Again, if you've been reading this blog over the past year of its existence, you will know that I'm not an apologist for Israel. I hold both sides of the dispute in equal, general disdain. But for utter, hopelessly hard-headed stupidity and mindless hatred at the expense of suffering people, it's hard to match the "ready-aim-shoot foot" attitude of the Palestinian leadership. The Fatah party lost the confidence of the Palestinians in Gaza for its relentless corruption, and so was voted out in favor of the less-corrupt but more religiously and politically intransigent Hamas, with predictable results.
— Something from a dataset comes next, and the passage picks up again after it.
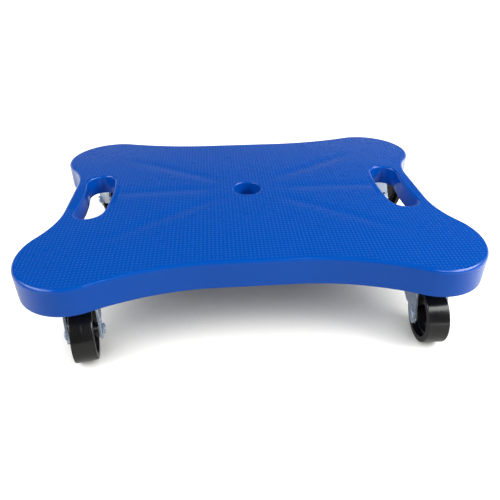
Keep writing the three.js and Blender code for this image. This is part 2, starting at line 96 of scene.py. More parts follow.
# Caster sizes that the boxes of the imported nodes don't give
PLATE_CORNER = 6 * MM
SCREW_SPACING = (46 * MM, 34 * MM)
SCREW_HOLE = 2.8 * MM
SCREW_SHANK = 2.2 * MM
SCREW_HEAD_HEIGHT = 2.4 * MM
SCREW_HEAD_DOME = 0.1 * MM
SCREW_TAPER = 3 * MM
DRIVE_WIDTH = 1.1 * MM
DRIVE_LENGTH = 4.8 * MM
DRIVE_DEPTH = 1.5 * MM
PIN_RADIUS = 4.2 * MM
PIN_HEAD_HEIGHT = 2 * MM
PIN_HEAD_DOME = 0.2 * MM
CUP_THICKNESS = 1.8 * MM
CUP_SKIRT = 1.6 * MM
BALL_PITCH = 14 * MM
BALL_RADIUS = 1.9 * MM
BALL_COUNT = 8
CAGE_WIDTH = 3.4 * MM
CAGE_THICKNESS = 0.8 * MM
FIT = 0.3 * MM
FORK_WIDTH = 29 * MM
FORK_SHEET = 2.1 * MM
FORK_BEND = 3.4 * MM
CROWN_RADIUS = 17 * MM
CROWN_BACK = 14 * MM
CROWN_FRONT = 25.5 * MM
CROWN_EDGE = 2 * MM
SKIRT_DROP = 16 * MM
FLARE_AHEAD, FLARE_DROP = 1 * MM, 22.5 * MM
KNEE_AHEAD, KNEE_DROP = 12.5 * MM, 27.5 * MM
LEG_END = 6.1 * MM
LEG_END_DROP = 3 * MM
LOCK_HOLE = 1.5 * MM
LOCK_RISE = 8 * MM
LOCK_BACK = 1.5 * MM
TREAD_WIDTH = 19 * MM
TREAD_ROUND = 1.2 * MM
RIM_THICKNESS = 5 * MM
HUB_RADIUS = 6.8 * MM
RIM_SLOPE, HUB_SLOPE = 0.8 * MM, 0.5 * MM
WEB = 6 * MM
PARTING_HEIGHT = 0.05 * MM
PARTING_WIDTH = 0.9 * MM
BOLT_RADIUS = 3 * MM
SLEEVE_WALL = 1 * MM
NUT_FLATS = 8 * MM
HEAD_RADIUS = 4.6 * MM
HEAD_HEIGHT = 1.8 * MM
NUT_HEIGHT = 2.4 * MM
TIP_REACH, TIP_LENGTH, TIP_CHAMFER = 0.5 * MM, 0.6 * MM, 0.7 * MM
THREAD_PITCH = 1 * MM
THREAD_DEPTH = 0.5 * MM
THREAD_LENGTH = 3 * MM
NUT_CHAMFER = 0.7 * MM
PLATE_SOFTNESS, FORK_SOFTNESS, NUT_SOFTNESS = 0.35 * MM, 0.4 * MM, 0.12 * MM
SHEET_ROUND = 0.2 * MM
POLE_ANGLE = 0.05           # left open at the poles of a ball
AXIS_GAP = 0.1 * MM         # how near its axis a turned solid starts and ends

# How finely curves are cut
LOBE_STEPS = 56
LONG_STEPS = 36
SHORT_STEPS = 24
FILLET_STEPS = 8
RIM_STEPS = 3
CAMBER_STEPS = 16
SMALLEST_COPY = 0.04        # of the outline's copies that carry the camber to the middle
SLOT_STEPS = 32
ROUND_STEPS = 64
SMALL_ROUND_STEPS = 48
BALL_STEPS, BALL_ROUND_STEPS = 16, 32
DOME_STEPS = 12
WHEEL_STEPS = 128

# Camera: fitted to the photograph. The target lies at the height of the lobes' middles.
PHOTO_SIZE = 500
FOCAL_PIXELS = 495.4
PRINCIPAL_POINT = (249.9, 210.2)
CAMERA_YAW = math.radians(-4.275)
CAMERA_ELEVATION = math.radians(29.39)
CAMERA_ROLL = math.radians(-0.163)
CAMERA_DISTANCE = 478.1 * MM
CAMERA_TARGET = (-0.19 * MM, -40.84 * MM)

# Heights at the lobes' middles, from which the camber rises
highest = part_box("deck")[1][2] + LEVEL_DROP
deck_top = highest - RISE_X - RISE_Y
rim_z = deck_top - WALL_HEIGHT
lowest = rim_z - RISE_X - RISE_Y
pad_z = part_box("front_left_mounting_plate")[1][2] + FIT
rib_z = pad_z + RIB_RECESS
slot_floor = deck_top + RISE_Y - SLOT_DEPTH
pivot_x = DECK_LENGTH / 2 - LOBE_RADIUS
pivot_y = DECK_DEPTH / 2 - LOBE_RADIUS
pivots = {joint["name"]: joint["pos_m"] for joint in frame["joints"]}
PLACES = {"front_left": (-1, -1), "front_right": (1, -1), "back_left": (-1, 1), "back_right": (1, 1)}


# Meshes

def show(piece):
    bpy.context.scene.collection.objects.link(piece)


def mesh_object(name, vertices, faces):
    """A new object in the scene from an array of points and a list of faces."""
    mesh = bpy.data.meshes.new(name)
    mesh.from_pydata(np.asarray(vertices).tolist(), [], faces)
    mesh.validate()
    piece = bpy.data.objects.new(name, mesh)
    show(piece)
    return piece


def grid_faces(rows, columns, closed):
    """Quads between the points of a grid whose columns wrap round, and whose rows do if closed."""
    row_numbers = np.arange(rows if closed else rows - 1)
    row, column = np.meshgrid(row_numbers, np.arange(columns), indexing="ij")
    after, beside = (row + 1) % rows, (column + 1) % columns
    start, stop = row * columns, after * columns
    corners = [start + column, start + beside, stop + beside, stop + column]
    return np.stack(corners, axis=-1).reshape(-1, 4).tolist()


def loft(name, rings):
    """Closed solid through rings of points, all with the same count, with a cap at each end."""
    rings = np.asarray(rings)
    rows, columns = rings.shape[:2]
    last = (rows - 1) * columns
    caps = [list(range(columns))[::-1], list(range(last, last + columns))]
    return mesh_object(name, rings.reshape(-1, 3), grid_faces(rows, columns, False) + caps)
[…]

If it hasn't happened already, the United States will surely ultimately be blamed for the disaster at Umm Naser. We will be accused of cutting off the funds that would have repaired the cesspool. Hamas and its apologists in the region and across the world will claim that Gaza could be a blooming, happy showcase if only the United States weren't so prejudiced against the Palestinian people. They will ignore the responsibility of Hamas and the militant factions on both sides for creating the situation that led to this horrible tragedy. They will not see that the flood of sewage that has ruined a small town provides a perfect metaphor for the actions of hard-line Palestinians and Israelis alike.
The cesspool at Umm Naser may eventually be repaired. The larger cesspool that is political and religious bigotry in the Middle East will only expand until men and women of goodwill decide that it's more important to help their own people than to hate their neighbors.
But, as I often sadly remark, I'm not holding my breath.
Have a good day. More thoughts tomorrow.